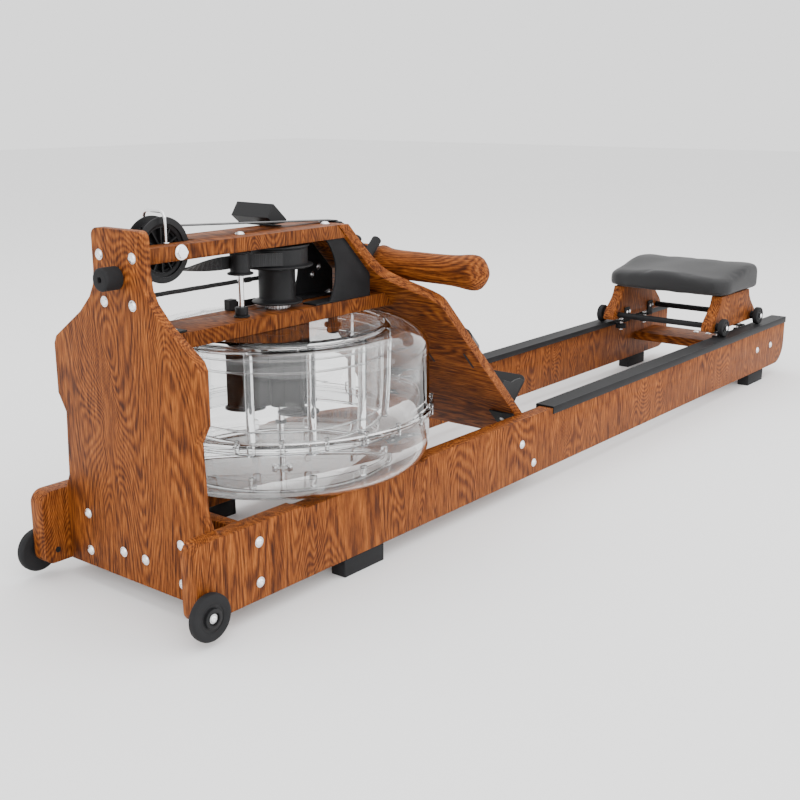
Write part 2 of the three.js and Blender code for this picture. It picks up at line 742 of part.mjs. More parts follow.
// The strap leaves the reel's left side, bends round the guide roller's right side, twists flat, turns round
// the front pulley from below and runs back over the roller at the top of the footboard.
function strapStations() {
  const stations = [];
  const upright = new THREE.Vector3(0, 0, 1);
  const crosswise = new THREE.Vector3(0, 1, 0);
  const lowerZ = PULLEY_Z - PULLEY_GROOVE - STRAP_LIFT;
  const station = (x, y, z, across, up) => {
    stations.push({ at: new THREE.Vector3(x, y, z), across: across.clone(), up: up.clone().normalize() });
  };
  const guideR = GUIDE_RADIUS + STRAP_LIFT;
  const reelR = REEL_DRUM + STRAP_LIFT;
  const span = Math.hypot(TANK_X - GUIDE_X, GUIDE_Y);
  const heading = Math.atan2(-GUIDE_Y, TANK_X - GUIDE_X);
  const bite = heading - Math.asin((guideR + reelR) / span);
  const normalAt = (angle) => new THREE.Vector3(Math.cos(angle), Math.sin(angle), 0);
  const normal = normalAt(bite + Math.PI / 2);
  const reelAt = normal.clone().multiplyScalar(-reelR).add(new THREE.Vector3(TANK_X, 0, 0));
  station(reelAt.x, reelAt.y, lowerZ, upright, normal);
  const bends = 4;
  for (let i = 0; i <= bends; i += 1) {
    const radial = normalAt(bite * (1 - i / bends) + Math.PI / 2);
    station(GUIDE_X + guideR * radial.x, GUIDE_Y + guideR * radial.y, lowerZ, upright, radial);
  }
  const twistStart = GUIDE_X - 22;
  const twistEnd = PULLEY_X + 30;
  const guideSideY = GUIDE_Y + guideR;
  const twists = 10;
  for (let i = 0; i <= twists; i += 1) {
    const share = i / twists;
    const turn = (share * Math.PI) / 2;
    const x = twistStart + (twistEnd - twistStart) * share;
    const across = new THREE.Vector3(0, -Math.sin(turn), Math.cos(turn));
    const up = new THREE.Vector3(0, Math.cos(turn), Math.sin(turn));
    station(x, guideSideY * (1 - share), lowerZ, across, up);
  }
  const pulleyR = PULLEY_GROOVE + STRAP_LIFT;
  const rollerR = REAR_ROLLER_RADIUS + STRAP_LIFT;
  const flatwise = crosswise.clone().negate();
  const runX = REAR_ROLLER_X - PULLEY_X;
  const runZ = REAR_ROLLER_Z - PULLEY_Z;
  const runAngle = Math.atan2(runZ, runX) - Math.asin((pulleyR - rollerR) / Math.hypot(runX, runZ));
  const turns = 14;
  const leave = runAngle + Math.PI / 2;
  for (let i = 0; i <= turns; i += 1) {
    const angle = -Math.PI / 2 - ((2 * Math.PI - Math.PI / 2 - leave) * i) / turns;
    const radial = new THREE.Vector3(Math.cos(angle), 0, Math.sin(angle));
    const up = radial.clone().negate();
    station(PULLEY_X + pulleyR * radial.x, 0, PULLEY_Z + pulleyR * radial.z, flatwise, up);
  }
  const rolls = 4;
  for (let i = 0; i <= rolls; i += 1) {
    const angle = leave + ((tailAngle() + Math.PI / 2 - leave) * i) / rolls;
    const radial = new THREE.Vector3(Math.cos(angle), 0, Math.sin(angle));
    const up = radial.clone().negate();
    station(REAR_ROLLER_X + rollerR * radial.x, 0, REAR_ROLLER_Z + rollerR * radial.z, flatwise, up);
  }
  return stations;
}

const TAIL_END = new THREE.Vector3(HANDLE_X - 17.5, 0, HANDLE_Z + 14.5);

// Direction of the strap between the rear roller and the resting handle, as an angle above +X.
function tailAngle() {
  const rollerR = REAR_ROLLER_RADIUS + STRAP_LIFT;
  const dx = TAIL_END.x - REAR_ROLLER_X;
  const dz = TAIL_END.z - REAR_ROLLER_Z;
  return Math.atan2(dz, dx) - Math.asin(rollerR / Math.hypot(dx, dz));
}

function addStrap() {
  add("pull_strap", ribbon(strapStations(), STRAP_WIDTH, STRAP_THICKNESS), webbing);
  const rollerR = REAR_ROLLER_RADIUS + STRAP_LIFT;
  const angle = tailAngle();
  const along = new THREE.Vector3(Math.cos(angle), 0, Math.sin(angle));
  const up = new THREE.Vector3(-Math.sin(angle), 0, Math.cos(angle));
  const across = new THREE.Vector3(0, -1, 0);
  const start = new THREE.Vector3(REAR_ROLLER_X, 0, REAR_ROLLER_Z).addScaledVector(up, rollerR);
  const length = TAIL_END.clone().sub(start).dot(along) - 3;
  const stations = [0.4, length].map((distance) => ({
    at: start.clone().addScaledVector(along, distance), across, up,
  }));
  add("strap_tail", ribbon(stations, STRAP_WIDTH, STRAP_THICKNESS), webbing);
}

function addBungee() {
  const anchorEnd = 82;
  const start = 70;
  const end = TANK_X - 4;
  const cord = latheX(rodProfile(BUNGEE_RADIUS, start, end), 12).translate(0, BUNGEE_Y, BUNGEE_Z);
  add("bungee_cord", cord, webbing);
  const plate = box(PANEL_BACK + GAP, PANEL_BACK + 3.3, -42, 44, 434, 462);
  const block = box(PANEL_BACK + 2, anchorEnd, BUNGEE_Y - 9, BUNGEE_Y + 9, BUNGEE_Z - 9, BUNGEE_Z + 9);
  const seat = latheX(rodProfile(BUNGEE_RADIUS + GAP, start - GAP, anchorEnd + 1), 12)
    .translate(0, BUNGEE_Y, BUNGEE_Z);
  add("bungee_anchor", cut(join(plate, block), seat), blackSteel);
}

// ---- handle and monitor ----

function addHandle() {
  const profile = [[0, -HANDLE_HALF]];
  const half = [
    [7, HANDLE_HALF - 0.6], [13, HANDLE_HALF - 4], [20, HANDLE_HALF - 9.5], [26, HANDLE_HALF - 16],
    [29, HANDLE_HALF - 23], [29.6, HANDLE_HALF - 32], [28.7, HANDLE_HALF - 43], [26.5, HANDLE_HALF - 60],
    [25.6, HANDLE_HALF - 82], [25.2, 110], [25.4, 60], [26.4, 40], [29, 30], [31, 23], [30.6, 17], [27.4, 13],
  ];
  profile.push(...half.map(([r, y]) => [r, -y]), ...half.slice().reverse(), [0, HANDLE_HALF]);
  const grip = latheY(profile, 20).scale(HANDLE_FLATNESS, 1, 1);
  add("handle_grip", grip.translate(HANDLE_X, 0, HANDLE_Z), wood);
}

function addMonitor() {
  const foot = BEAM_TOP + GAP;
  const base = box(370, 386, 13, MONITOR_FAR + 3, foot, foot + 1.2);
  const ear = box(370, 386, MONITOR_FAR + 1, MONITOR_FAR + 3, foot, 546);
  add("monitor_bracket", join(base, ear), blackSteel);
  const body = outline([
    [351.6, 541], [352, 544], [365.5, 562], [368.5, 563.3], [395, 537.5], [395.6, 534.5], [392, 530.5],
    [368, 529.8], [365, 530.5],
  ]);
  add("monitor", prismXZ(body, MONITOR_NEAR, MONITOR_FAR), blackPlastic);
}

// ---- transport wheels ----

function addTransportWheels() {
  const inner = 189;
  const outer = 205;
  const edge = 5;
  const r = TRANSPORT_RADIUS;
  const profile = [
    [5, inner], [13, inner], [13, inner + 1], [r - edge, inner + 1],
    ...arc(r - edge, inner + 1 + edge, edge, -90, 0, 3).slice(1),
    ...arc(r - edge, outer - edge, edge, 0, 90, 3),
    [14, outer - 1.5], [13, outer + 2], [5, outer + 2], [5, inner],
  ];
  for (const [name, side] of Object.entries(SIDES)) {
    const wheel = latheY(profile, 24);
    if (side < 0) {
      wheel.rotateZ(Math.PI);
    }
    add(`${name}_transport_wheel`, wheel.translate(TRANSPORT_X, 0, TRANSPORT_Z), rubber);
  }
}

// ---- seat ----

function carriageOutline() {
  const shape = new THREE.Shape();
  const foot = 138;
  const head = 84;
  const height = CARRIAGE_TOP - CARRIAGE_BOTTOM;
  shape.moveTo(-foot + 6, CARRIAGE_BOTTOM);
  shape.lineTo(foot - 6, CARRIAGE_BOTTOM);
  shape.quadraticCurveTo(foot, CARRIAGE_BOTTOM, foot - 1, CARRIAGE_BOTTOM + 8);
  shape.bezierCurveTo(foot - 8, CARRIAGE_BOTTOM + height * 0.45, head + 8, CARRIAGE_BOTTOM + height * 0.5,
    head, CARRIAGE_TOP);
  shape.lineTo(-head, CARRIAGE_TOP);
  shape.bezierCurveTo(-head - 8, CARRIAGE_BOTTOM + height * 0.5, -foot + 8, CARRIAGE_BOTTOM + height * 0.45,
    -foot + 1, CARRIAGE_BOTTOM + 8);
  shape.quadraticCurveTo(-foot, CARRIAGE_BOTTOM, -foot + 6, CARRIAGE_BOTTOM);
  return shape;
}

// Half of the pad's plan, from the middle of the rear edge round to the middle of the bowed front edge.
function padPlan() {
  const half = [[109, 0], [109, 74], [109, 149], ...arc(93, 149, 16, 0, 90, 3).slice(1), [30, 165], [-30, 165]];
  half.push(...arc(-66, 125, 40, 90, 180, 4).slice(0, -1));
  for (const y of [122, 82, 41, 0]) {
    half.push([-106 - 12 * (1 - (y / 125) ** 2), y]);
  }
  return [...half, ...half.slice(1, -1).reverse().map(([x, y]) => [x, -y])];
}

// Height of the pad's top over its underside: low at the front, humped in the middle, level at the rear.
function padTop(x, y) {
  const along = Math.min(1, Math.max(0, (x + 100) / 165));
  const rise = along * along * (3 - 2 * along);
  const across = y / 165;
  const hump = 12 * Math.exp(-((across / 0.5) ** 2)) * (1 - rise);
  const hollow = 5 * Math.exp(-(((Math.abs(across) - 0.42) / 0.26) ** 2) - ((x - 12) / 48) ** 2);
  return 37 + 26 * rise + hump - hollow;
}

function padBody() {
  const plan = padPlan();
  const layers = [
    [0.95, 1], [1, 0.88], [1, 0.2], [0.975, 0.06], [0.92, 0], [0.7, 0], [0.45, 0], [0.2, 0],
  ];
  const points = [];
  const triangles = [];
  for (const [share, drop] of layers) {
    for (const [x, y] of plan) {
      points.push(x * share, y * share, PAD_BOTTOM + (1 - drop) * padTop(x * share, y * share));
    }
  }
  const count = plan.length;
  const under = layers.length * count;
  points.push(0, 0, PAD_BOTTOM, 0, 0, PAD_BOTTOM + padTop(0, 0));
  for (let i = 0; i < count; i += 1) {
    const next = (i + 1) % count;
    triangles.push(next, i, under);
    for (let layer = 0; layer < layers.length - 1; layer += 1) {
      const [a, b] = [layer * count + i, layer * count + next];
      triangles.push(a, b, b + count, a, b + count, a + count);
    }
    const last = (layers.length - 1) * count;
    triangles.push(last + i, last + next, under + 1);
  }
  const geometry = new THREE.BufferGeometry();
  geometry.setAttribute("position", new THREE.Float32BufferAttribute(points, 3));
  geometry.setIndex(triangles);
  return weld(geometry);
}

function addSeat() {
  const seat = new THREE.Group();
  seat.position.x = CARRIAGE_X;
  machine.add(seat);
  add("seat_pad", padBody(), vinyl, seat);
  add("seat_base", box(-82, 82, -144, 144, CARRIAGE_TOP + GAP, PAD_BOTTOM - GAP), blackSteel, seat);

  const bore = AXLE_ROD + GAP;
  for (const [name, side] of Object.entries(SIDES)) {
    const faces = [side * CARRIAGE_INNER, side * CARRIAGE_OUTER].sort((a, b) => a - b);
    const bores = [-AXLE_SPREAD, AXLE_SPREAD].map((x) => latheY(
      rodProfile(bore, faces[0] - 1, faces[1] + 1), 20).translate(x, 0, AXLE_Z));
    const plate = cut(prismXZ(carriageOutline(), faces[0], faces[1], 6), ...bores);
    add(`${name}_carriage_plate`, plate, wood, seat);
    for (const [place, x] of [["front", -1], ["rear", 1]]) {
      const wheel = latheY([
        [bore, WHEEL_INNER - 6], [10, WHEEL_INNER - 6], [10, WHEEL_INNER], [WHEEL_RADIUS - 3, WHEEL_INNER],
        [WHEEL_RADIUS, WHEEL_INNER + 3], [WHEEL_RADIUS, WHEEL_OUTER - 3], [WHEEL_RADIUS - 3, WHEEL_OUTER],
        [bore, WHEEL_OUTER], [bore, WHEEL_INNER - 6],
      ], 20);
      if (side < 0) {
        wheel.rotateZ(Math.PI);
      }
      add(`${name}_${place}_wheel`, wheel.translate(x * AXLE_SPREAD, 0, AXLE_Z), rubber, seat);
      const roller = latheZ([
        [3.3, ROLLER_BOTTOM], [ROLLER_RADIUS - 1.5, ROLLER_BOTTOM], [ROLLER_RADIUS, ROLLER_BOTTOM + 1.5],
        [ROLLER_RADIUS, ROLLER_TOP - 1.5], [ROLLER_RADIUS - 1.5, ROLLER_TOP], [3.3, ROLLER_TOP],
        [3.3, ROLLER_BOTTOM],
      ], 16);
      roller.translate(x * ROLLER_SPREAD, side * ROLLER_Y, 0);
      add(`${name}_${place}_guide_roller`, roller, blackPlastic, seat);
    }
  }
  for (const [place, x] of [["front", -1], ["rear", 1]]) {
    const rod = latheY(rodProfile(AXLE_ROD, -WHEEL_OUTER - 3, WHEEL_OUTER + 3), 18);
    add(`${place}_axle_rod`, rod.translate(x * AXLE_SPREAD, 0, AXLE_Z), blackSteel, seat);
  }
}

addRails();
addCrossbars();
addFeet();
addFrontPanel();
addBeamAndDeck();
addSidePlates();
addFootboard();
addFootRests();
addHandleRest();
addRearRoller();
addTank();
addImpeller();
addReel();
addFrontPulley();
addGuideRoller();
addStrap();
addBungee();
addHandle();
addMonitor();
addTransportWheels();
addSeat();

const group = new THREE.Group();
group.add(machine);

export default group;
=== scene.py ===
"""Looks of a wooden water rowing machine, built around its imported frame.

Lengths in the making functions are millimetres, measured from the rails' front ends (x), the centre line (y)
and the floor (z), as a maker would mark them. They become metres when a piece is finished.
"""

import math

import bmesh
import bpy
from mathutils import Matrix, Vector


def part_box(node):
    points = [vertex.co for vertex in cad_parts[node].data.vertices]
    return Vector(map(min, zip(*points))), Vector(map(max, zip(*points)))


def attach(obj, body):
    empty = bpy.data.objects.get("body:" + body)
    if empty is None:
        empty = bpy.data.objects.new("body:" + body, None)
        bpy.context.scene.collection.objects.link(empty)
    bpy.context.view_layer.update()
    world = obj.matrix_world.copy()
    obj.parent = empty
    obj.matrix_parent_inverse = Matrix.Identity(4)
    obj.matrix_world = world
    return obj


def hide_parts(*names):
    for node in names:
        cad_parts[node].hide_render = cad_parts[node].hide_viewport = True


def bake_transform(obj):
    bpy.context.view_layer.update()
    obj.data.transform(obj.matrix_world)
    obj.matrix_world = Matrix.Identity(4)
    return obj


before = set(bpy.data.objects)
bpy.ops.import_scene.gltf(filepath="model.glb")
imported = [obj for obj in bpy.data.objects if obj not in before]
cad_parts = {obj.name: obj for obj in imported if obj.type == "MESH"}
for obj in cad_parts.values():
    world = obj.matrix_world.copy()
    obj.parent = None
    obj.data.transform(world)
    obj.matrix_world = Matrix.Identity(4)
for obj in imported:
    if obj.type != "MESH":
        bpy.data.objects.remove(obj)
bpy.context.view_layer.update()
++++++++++
#### [Work to be completed]
Select and copy each line from the data that includes the word "node".

#### [Full response]
def part_box(node):
    points = [vertex.co for vertex in cad_parts[node].data.vertices]
    for node in names:
        cad_parts[node].hide_render = cad_parts[node].hide_viewport = True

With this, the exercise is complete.